MATT: It went underground. Very underground.
DAN: The thing is though with Napalm [Death], the way they’ve been put on a mainstream label like Century Media, and The Haunted have followed.
MATT: I mean, you had Slipknot, who were the first mainstream band of their type, but now you hear a bit more of things like The Haunted.
DAN: The Haunted were around before Slipknot.
MATT: No, but you see them more now thanks to what Slipknot have done. We’ve always stayed with the stuff that’s more underground though, and that’s where we get our sound from.
DAN: We’ve got a lot really harsh grind, but we’ve got a clean mix on it so that you can hear the click drums and stuff. You listen to ‘Scum’ by Napalm Death and that’s a really flat recording, but you listen to our stuff and it’s definitely influenced by them, but with more modern recording.
You mention Napalm Death quite a bit, would you say they’re the key influence on what you do?
DAN: Definitely. I mean, I write the stuff. I write all the guitar and then pass it on to these two to finish. So the whole song is based upon what I’ve done. So they key influence always starts with me.
MATT: For me, there’s a lot of the stuff from Slipknot that influences me, but the grind comes from Circle Of Dead Children with some really beasty vocals and stuff. But Napalm are definitely the gods.
DAN: They are. That’s what they’re dubbed – ‘The godfathers of grind.’
Have you picked up a good following then since you’ve been going?
DAN: Yeah, we must have. I mean, 1121 [On Myspace] last time I looked.
MATT: We do have some personal fans who we know, but they always bring more people who they know, so it keeps on spreading.
DAN: I know our name’s getting about though because my mate’s dad works at Preston Uni. and somebody mentioned us to him.
So if all those 1000 and odd Myspace friends read The LINC, what would you want to say to them?
MATT: Thanks for taking the time to listen to us.
DAN: And we hope you didn’t just add us to make your friends-list bigger!
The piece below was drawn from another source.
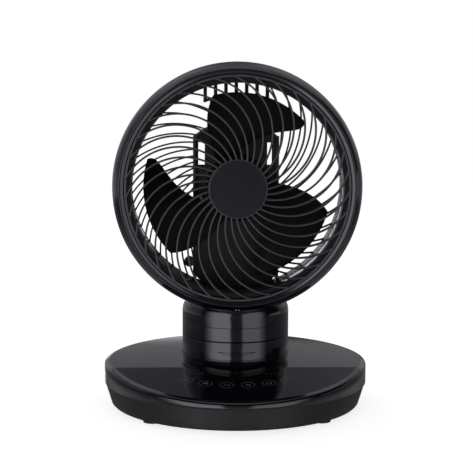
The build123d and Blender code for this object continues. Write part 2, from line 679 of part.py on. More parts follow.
def make_front_grille():
    """Flat guard: an outer ring, swept ribs and the disc that the cap covers."""
    end = (RING_INNER + RING_OUTER) / 2
    one = rib(CAP_RADIUS - RIB_SINK, end, RIB_START, RIB_SWING, RIB_WIDTH)
    ribs = rib_fan(one, FRONT_RIBS)
    face = ribs + Circle(CAP_RADIUS + CAP_MARGIN) + (Circle(RING_OUTER) - Circle(RING_INNER))
    return Pos(0, 0, GRILLE_FRONT - RIB_DEPTH) * extrude(face, RIB_DEPTH)


def make_grille_cap():
    top = GRILLE_FRONT + CAP_PROUD
    return turned((0, GRILLE_FRONT), (CAP_RADIUS, GRILLE_FRONT), (CAP_RADIUS, top - CAP_EDGE),
                  (CAP_RADIUS - CAP_EDGE, top), (0, top))


def rail_side():
    return SPINE_WIDTH / 2 - BAR_WIDTH / 2 + RAIL_OUTSET


def guard_bay(opening):
    """The straight-barred bay over the spine: rails, an arched bar and bars above it."""
    rail = rail_side()
    bars = Sketch() + [Pos((k - (BAR_COUNT - 1) / 2) * BAR_PITCH, opening / 2)
                       * Rectangle(BAR_WIDTH, opening) for k in range(BAR_COUNT)]
    bars -= Circle(SPINE_ARCH_RADIUS - ARCH_BAR / 2)
    arch = Circle(SPINE_ARCH_RADIUS) - Circle(SPINE_ARCH_RADIUS - ARCH_BAR)
    arch &= Pos(0, opening) * Rectangle(2 * rail, 2 * opening)
    rails = Sketch() + [Pos(side * rail, 0) * Rectangle(BAR_WIDTH, 2 * opening)
                        for side in (-1, 1)]
    return bars + arch + rails


def make_rear_grille():
    """Rear guard: spiral ribs each side of a straight-barred bay over the motor's spine."""
    opening = DUCT_RADIUS + REAR_RING[0]
    one = rib(REAR_RIB_ROOT, opening + RIB_SINK, REAR_RIB_START, REAR_RIB_SWING,
              REAR_RIB_WIDTH)
    ribs = rib_fan(one, REAR_RIBS) - Rectangle(2 * rail_side(), CUT)
    face = (ribs + guard_bay(opening)) & Circle(opening + RIB_SINK)
    face += Circle(DUCT_RADIUS + REAR_RING[1]) - Circle(opening)
    boss_x, boss_y, boss_radius = REAR_BOSS
    for side in (-1, 1):
        face += Pos(side * boss_x, boss_y) * Circle(boss_radius)
    return extrude(face, SHELL_BACK)


def spine_block(inset):
    """The spine's outer form, drawn in by a wall: arched top, narrow neck, round lug."""
    half, neck = SPINE_WIDTH / 2 - inset, LUG_WIDTH / 2 - inset
    arch = SPINE_ARCH_RADIUS - inset
    spring = sqrt(arch ** 2 - half ** 2)
    neck_top = PIVOT_RISE + SPINE_NECK_RISE
    flare_top = neck_top + SPINE_NECK_FLARE
    low = PIVOT_RISE - LUG_RADIUS
    crown = ThreePointArc((half, spring), (0, arch), (-half, spring))
    sides = Polyline((-half, spring), (-half, flare_top), (-neck, neck_top), (-neck, low),
                     (neck, low), (neck, neck_top), (half, flare_top), (half, spring))
    front = Pos(0, 0, -SPINE_DEPTH) * extrude(make_face(crown + sides), SPINE_DEPTH)
    side = outline((-inset, PIVOT_RISE), (-inset, SPINE_ARCH_RADIUS),
                   (inset - SPINE_TOP_DEPTH, SPINE_ARCH_RADIUS),
                   (inset - SPINE_DEPTH, SPINE_SLOPE_START), (inset - SPINE_DEPTH, PIVOT_RISE))
    side += Pos(-PIVOT_BACK, PIVOT_RISE) * Circle(LUG_RADIUS - inset)
    return front & extrude(HEAD_SIDE * side, CUT / 2, both=True)


def post_places():
    """Where the spine's two halves are screwed together, from behind."""
    return [Pos(side * POST_SIDE, rise, POST_HEAD_DEPTH - SPINE_DEPTH)
            for side in (-1, 1) for rise in POST_RISES]


def post_screw_length():
    return SPINE_DEPTH - POST_HEAD_DEPTH - PIVOT_BACK + POST_SCREW_REACH


def bush_place(side):
    inner = LUG_WIDTH / 2 - BUSH_LENGTH
    return Plane(origin=(side * inner, PIVOT_RISE, -PIVOT_BACK), z_dir=(side, 0, 0)).location


def spine_hollow():
    """The room inside the spine, less its screw posts and the tilt motor's saddle."""
    hollow = spine_block(SPINE_WALL)
    for place in post_places():
        x, y, _ = place.position
        hollow -= Pos(x, y) * block(POST_SIZE, POST_SIZE, -SPINE_DEPTH, 0)
    wrap = PIVOT_BACK - TILT_MOTOR_RADIUS * TILT_SADDLE_SHARE
    middle = TILT_GEAR_SIDE - MOTOR_FACE_GAP - TILT_MOTOR_LENGTH / 2
    return hollow - Pos(middle, PIVOT_RISE + TILT_MOTOR_RISE) * block(*TILT_SADDLE, -wrap, 0)


def make_spine():
    """The hollow spine in two halves that part on the plane of the axles."""
    shell = spine_block(0) - spine_hollow()
    shell -= disc(MOTOR_RADIUS + MOTOR_HOLE_GAP, -SPINE_WALL, 0)
    boss_x, boss_y, boss_radius = REAR_BOSS
    for side in (-1, 1):
        shell -= Pos(side * VENT_SIDE, VENT_RISE) * block(*VENT, -CUT, CUT)
        shell -= bush_place(side) * extrude(Circle(AXLE_RADIUS + BUSH_WALL), BUSH_LENGTH)
        shell -= motor_screw_place(side) * disc(SCREW_RADIUS, 0, CUT)
        shell += Pos(side * boss_x, boss_y) * disc(boss_radius, -SPINE_WALL, 0)
    for place in post_places():
        shell -= place * screw_hole(post_screw_length())
    shell -= tilt_motor_form()
    behind = Pos(0, 0, -PIVOT_BACK - CUT / 2) * Box(CUT, CUT, CUT)
    return shell - behind, shell & behind


def tilt_drive_place():
    """Axis of the tilt motor and its pinion, pointing right from the gear's inner face."""
    return Plane(origin=(TILT_GEAR_SIDE, PIVOT_RISE + TILT_MOTOR_RISE, -PIVOT_BACK),
                 x_dir=(0, 0, -1), z_dir=(1, 0, 0)).location


def tilt_motor_form():
    return tilt_drive_place() * disc(
        TILT_MOTOR_RADIUS, -MOTOR_FACE_GAP - TILT_MOTOR_LENGTH, -MOTOR_FACE_GAP)


def make_tilt_motor():
    depth = MOTOR_FACE_GAP + PINION_SHAFT_IN + SHAFT_HOLE_SPARE
    return tilt_motor_form() - tilt_drive_place() * disc(PINION_SHAFT_RADIUS + RUNNING_FIT, -depth, 0)


def make_tilt_gear():
    place = Plane(origin=(TILT_GEAR_SIDE, PIVOT_BACK, PIVOT_HEIGHT), x_dir=(0, 1, 0),
                  z_dir=(1, 0, 0)).location
    return place * spur_gear(TILT_GEAR_TEETH, TILT_MODULE, TILT_GEAR_WIDTH, AXLE_RADIUS, 90)


def make_tilt_bushes():
    bush = extrude(Circle(AXLE_RADIUS + BUSH_WALL) - Circle(AXLE_RADIUS + RUNNING_FIT), BUSH_LENGTH)
    return group(bush_place(side) * bush for side in (-1, 1))


def motor_screw_place(side):
    return Pos(side * MOTOR_SCREW_SIDE, MOTOR_LUG_RISE, -SPINE_WALL - MOTOR_LUG[2])


def make_motor_can():
    lug_x, lug_y, lug_z = MOTOR_LUG
    can = disc(MOTOR_RADIUS, MOTOR_BACK, MOTOR_FRONT)
    can += Pos(0, MOTOR_LUG_RISE) * block(lug_x, lug_y, -SPINE_WALL - lug_z, -SPINE_WALL)
    can -= disc(SHAFT_RADIUS + RUNNING_FIT, MOTOR_BACK, MOTOR_FRONT)
    for side in (-1, 1):
        can -= motor_screw_place(side) * disc(SCREW_RADIUS, 0, lug_z)
    return can


# ---- rotor -------------------------------------------------------------------------------

def blade_point(share, angle):
    return polar(ROTOR_RADIUS + share * (BLADE_TIP - ROTOR_RADIUS), angle)


def blade_height(angle):
    """How far forward the blade lies: it climbs anticlockwise, with a little camber."""
    start, end = BLADE_ANGLES
    share = (angle - start) / (end - start)
    return BLADE_BACK + BLADE_HEIGHT * share + BLADE_CAMBER * sin(pi * share)


def blade_plan():
    """The blade's outline from the front, with its root sunk into the hub's wall."""
    root = ROTOR_RADIUS - ROTOR_WALL / 2
    leading = [polar(root, LEADING_EDGE[0][1])] + [blade_point(*p) for p in LEADING_EDGE[1:]]
    trailing = [blade_point(*p) for p in TRAILING_EDGE[:-1]] + [polar(root, TRAILING_EDGE[-1][1])]
    middle = (LEADING_EDGE[-1][1] + TRAILING_EDGE[0][1]) / 2
    tip = ThreePointArc(leading[-1], blade_point(1.0, middle), trailing[0])
    return make_face(Spline(*leading) + tip + Spline(*trailing) + Line(trailing[-1], leading[0]))


def make_fan_blade():
    """Hub and swept blades: each blade is a pitched sheet cut to its outline."""
    inner, outer = ROTOR_RADIUS - BLADE_SPARE[0], BLADE_TIP + BLADE_SPARE[0]
    radii = [inner + (outer - inner) * k / (BLADE_ROWS - 1) for k in range(BLADE_ROWS)]
    start, end = BLADE_ANGLES[0], BLADE_ANGLES[1] + BLADE_SPARE[1]
    angles = [start + (end - start) * k / BLADE_STEPS for k in range(BLADE_STEPS + 1)]
    grid = [[Vector(*polar(r, a), blade_height(a)) for a in angles] for r in radii]
    sheet = Solid.thicken(Face.make_surface_from_array_of_points(grid), BLADE_THICKNESS)
    blade = sheet & extrude(blade_plan(), CUT)
    rotor = disc(ROTOR_RADIUS, ROTOR_BACK, ROTOR_FRONT)
    rotor -= disc(ROTOR_RADIUS - ROTOR_WALL, ROTOR_BACK, ROTOR_FRONT - ROTOR_WALL)
    rotor += disc(ROTOR_BOSS, ROTOR_BACK + ROTOR_BOSS_BACK, ROTOR_FRONT)
    rotor -= disc(SHAFT_RADIUS, ROTOR_BACK, ROTOR_FRONT)
    for k in range(BLADES):
        rotor += Rot(0, 0, 360 * k / BLADES) * blade
    return rotor


def make_blade_nut():
    nut = disc(NUT_RADIUS, ROTOR_FRONT, ROTOR_FRONT + NUT_LENGTH)
    return nut - disc(SHAFT_RADIUS, ROTOR_FRONT, SHAFT_FRONT)


# ---- the nodes ---------------------------------------------------------------------------

def base_nodes():
    tray_screw = screw(BASE_SEAM + BOSS_SCREW_REACH - TRAY_SCREW_SEAT)
    ear_screw = screw(PAN_MOTOR_EAR[2] + PAN_EAR_SCREW)
    foot = disc(FOOT_RADIUS, 0, FOOT_HEIGHT + FOOT_RECESS)
    return {
        "base_tray": make_base_tray(),
        "base_cover": make_base_cover(),
        "base_collar": make_base_collar(),
        "feet": group(place * foot for place in foot_places()),
        "tray_screws": group(place * Pos(0, 0, TRAY_SCREW_SEAT) * tray_screw
                             for place in foot_places()),
        "ballast_plate": make_ballast_plate(),
        "main_board": make_main_board(),
        "dc_jack": make_dc_jack(),
        "control_board": make_control_board(),
        "touch_pads": make_touch_pads(),
        "light_guide": make_light_guide(),
        "pan_motor": make_pan_motor(),
        "pan_motor_screws": group(pan_screw_place(side) * ear_screw for side in (-1, 1)),
        "pan_pinion": Pos(0, PAN_MOTOR_BACK, PAN_GEAR_BOTTOM) * make_pinion(
            PAN_PINION_TEETH, PAN_MODULE, PAN_GEAR_WIDTH),
    }


def column_nodes():
    window = window_form()
    skirt = make_column_skirt()
    return {
        "column_frame": make_column_frame(),
        "slide_pads": make_slide_pads(),
        "pan_gear": make_pan_gear(),
        "pan_gear_screws": group(place * screw(PAN_GEAR_SCREW)
                                 for place in pan_gear_screw_places()),
        "column_skirt": skirt - window,
        "ir_window": skirt & window,
        "column_band": make_column_band(),
        "column_cradle": make_column_cradle(),
        "pivot_axle_left": axle(-1),
        "pivot_axle_right": axle(1),
        "tilt_gear": make_tilt_gear(),
    }


def head_nodes():
    spine_front, spine_cover = make_spine()
    motor_screw = screw(MOTOR_LUG[2] + SPINE_WALL)
    return {
        "tilt_pinion": tilt_drive_place() * make_pinion(
            TILT_PINION_TEETH, TILT_MODULE, TILT_GEAR_WIDTH),
        "bezel_ring": make_bezel_ring(),
        "grille_lock": make_grille_lock(),
        "front_grille": make_front_grille(),
        "grille_cap": make_grille_cap(),
        "head_shell": make_head_shell(),
        "air_duct": make_air_duct(),
        "rear_grille": make_rear_grille(),
        "spine_front": spine_front,
        "spine_cover": spine_cover,
        "spine_screws": group(place * screw(post_screw_length()) for place in post_places()),
        "motor_can": make_motor_can(),
        "motor_screws": group(motor_screw_place(side) * motor_screw for side in (-1, 1)),
        "tilt_motor": make_tilt_motor(),
        "tilt_bushes": make_tilt_bushes(),
        "fan_blade": make_fan_blade(),
        "rotor_shaft": disc(SHAFT_RADIUS, MOTOR_BACK - SHAFT_TAIL, SHAFT_FRONT),
        "blade_nut": make_blade_nut(),
    }


def main():
    os.makedirs("parts", exist_ok=True)
    for name, shape in {**base_nodes(), **column_nodes()}.items():
        save(name, shape)
    for name, shape in head_nodes().items():
        save(name, HEAD.location * shape)


main()
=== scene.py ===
import cmath
import itertools
import math

import bmesh
import bpy
from mathutils import Matrix, Vector


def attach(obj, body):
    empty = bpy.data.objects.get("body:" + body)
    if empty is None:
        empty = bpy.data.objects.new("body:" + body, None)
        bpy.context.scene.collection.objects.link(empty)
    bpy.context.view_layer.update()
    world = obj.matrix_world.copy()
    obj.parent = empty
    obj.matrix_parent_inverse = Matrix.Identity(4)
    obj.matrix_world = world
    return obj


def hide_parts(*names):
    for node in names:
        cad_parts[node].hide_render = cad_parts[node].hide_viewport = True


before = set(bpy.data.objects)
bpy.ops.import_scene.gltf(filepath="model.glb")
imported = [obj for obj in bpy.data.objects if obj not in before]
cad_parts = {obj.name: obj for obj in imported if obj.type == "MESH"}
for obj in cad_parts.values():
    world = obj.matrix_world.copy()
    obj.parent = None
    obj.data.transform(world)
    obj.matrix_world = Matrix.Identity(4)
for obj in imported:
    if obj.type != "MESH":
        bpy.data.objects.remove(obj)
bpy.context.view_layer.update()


# ---- base tray -------------------------------------------------------------------------------
# The lower half of the base: a satin black ABS tray, injection moulded in a spark-eroded mould.
# It keeps its CAD shape, and its edges get the small radius that every moulding has.

MM = 0.001


def linear(code):
    """A six-figure sRGB colour as the linear values that Blender's sockets take."""
    parts = [int(code[i:i + 2], 16) / 255 for i in (0, 2, 4)]
    return [c / 12.92 if c <= 0.04045 else ((c + 0.055) / 1.055) ** 2.4 for c in parts] + [1.0]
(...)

Seriously though, thanks for taking interest, come down and see us.
MATT: It’s not as if we just do our gig and disappear, we’ll be hanging about afterwards, come over and chat, we’d love to know what you thought.
DAN: Look out for a new recording around December time.
And to the people who haven’t already heard you?
MATT: Get listening!
DAN: If you see a flyer, come down and see us.
MATT: We’ll put on a good show for you, so just come down and check us out!